How you're going to share expenses, such as housing, utilities, insurance, and food, can be tricky. It might seem like splitting all costs down the middle is the best option. But dividing what you pay by percentages may be fairer if one person earns significantly less than the other.

Couples also need to consider if they should merge their personal finances by creating joint accounts, such as checking, savings, and credit cards. Mingling money is a big step because it has far-reaching legal consequences and affects both of your credit scores.

When you're in a committed relationship, all financial decisions should be discussed and shared equally. It doesn't matter if only one person works, or if one person earns much more than the other. You should decide as a couple how to budget, how much to save, how to prioritize debt, whether to buy a home, and so on.

Uniting everything makes managing money easier because you have fewer accounts and administrative tasks to handle. Plus, working as a team is the best way to overcome challenges and to accomplish your shared long-term financial goals.

But the downside to tying a financial knot with someone is that untwisting it can be a real nightmare if the relationship ends. Joint mortgages, credit cards, and bank accounts can be very difficult to separate even with a formal court-ordered divorce decree.

Another problem is that some couples may never agree on certain issues, like how to create a spending plan or how much debt they should carry. Maybe one person is a die-hard saver and the other is a wild-eyed spender. If you're certain that your financial philosophies will never jive, it may be wise to split up your finances—or at least a portion of them.

One option is to have joint checking and savings accounts but to also have individual accounts. It's a "yours, mine, and ours" approach where one or both people contribute to the family pool, but each maintains a separate account to manage themselves, without the other person looking over their shoulder.

3. Not communicating about finances on a regular basis

Communicating regularly and honestly about money is the best way to improve your financial health and stay on the right path. You might set a stress-free time to talk on a weekly or monthly basis about following a spending plan, paying bills and debts, and your financial goals. Maybe it's while you take a walk or go out for a nice dinner together.

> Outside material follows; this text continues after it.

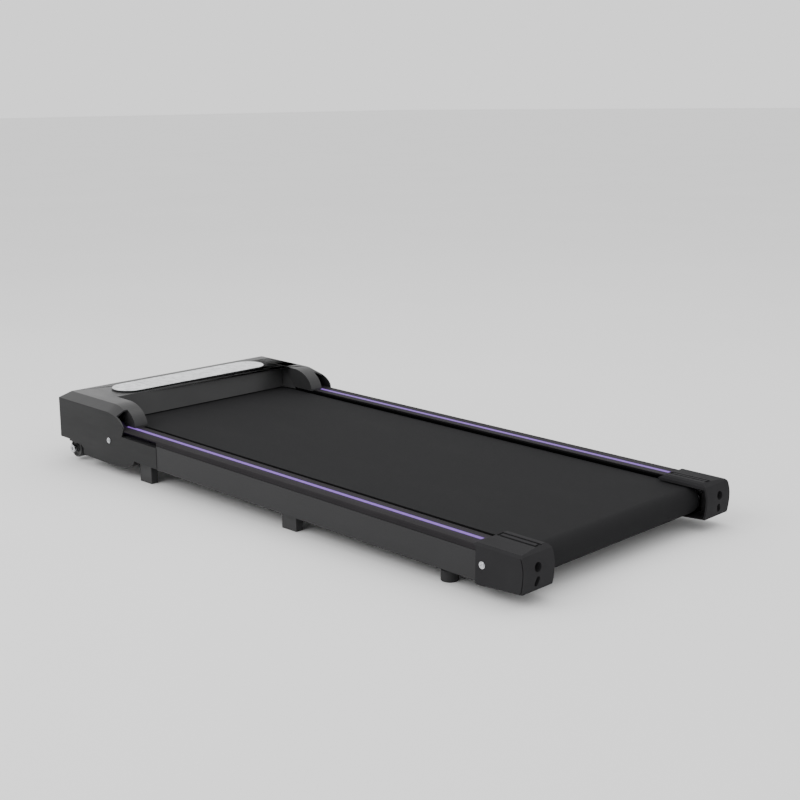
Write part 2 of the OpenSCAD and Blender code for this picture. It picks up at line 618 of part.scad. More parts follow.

If one partner brings financial troubles to a relationship, he or she may want to hide their money mess. This can be true especially if the other person is doing great, financially speaking. After all, who wants to be judged?

If you're the one with a money mess, remember that a serious relationship or marriage is a true partnership. If you're holding back information about income or debts, that's the same as lying.

When you're in a committed relationship, I recommend putting every detail about your finances on the table. Your significant other should know how much you earn, the taxes you pay, the balance of every debt, bank account, and investment that's in your name.

If talking about money with your partner seems too difficult, or it causes you to end up in an argument, you may need to speak with a couples counselor for help. Financial troubles only get worse over time if you don't tackle them as a team.

4. Not setting financial goals together

While talking about money and potential problems is certainly the first step couples should take when moving in together, you should also set financial goals together. For instance, if one dreams about retiring early to sail around the world and the other wants to work as long as possible and settle in the mountains, you'll need to reconcile those differences.

If you have major differences in how you handle money, don't ever think that by moving in together or getting married that you can change the other person. Someone who is reckless with their finances or doesn't care about paying bills on time isn't likely to change their tune very quickly, if ever.

Many people need help creating a financial plan, so don't hesitate to use a professional, such as a fee-only financial advisor. Check out sites like the National Association of Personal Financial Advisors at NAPFA.org or the Certified Financial Planner Board at CFP.netto find one.

When you're a committed couple, it's smart to strategize and organize your life in unison. You can accomplish much more together than you ever could apart.